Post
Topic
Board Bitcoin Discussion
Re: [ATTN] Clarification of Mt Gox Compromised Accounts and Major Bitcoin Sell-Off
by
mewantsbitcoins
on 03/07/2011, 16:33:23 UTC
Attackers don't need to tie identities. Previously broken passwords are added to dictionary lists and are blindly tried against all newly leaked accounts.
Previously broken passwords - yes, but I'm not talking about reusing passwords. I'm talking about patterns that help to derive passwords and remember them. And while some analyze these and add to their attacks, this is the case only in highly targeted attacks. Which this wasn't!
Adding such patterns to general password cracking is just a waste of time and resources.

This contradicts your first post which says "my password was not the most secure". So which is it?
No it doesn't. I said it wasn't the most secure because it was not a random >60characters password I normally use which would take thousands of years to crack. This was the kind of password which could be broken in several decades.

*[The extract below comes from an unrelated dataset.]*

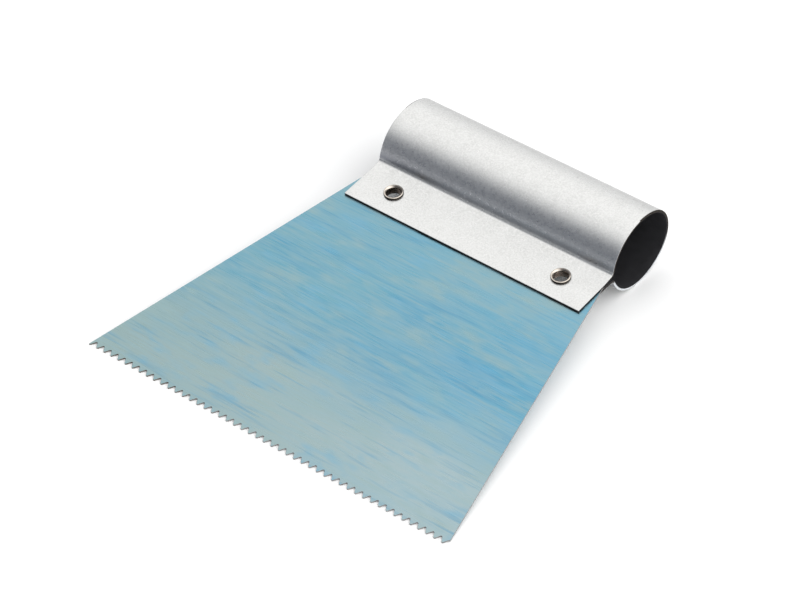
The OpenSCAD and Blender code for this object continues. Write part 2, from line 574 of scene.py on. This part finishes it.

Don't be so negative with me. I am just trying to help you understand how your account was hacked. Multiple possibilities:
1) The majority of MtGox users who were hacked were knowingly using insecure passwords. Not your case.
2) A smaller but still considerable fraction of users had a misconception of what a secure password is. May be your case.
3) Finally, a minority were using perfectly secure passwords (see examples in my last post). These users either shared passwords with other sites that have been hacked, or were phished (eg. even experienced IT security professionals may fall for tabnabbing!), or were the victim of targeted attacks on their personal computers (eg. malware installing a keylogger). May be your case.

1) No
2) I know it was secure. Even if attacker got my hash the day I registered they would not had the time to crack it.
3) My home network is monitored by snort 24/7, firewalls on my router and computers are properly configured to allow just the traffic I require. There are no unnecessary services running -  I even disabled dhcp. Most of the browsing is done in VMs which are then shutdown and destroyed. So please keep your security 101 to yourself.

I am not negative - I'm just realist. If you read my previous posts, you'll find that I was advocating Mt.gox and dismissing people complaining on this board about stolen funds from Mt.gox. At the time I had blind faith in Mark, but I was wrong.

Go listen to the interview after the hack, read his statements - he was blatantly lying. And I believe he is still lying. While a move to this inferior and buggy platform and testing on production server maybe considered normal by such incompetent individual I think it indicates that Mt.gox is desperate and still has no fucking clue how attacker got in. Hiding this is irresponsible and will lead to disaster.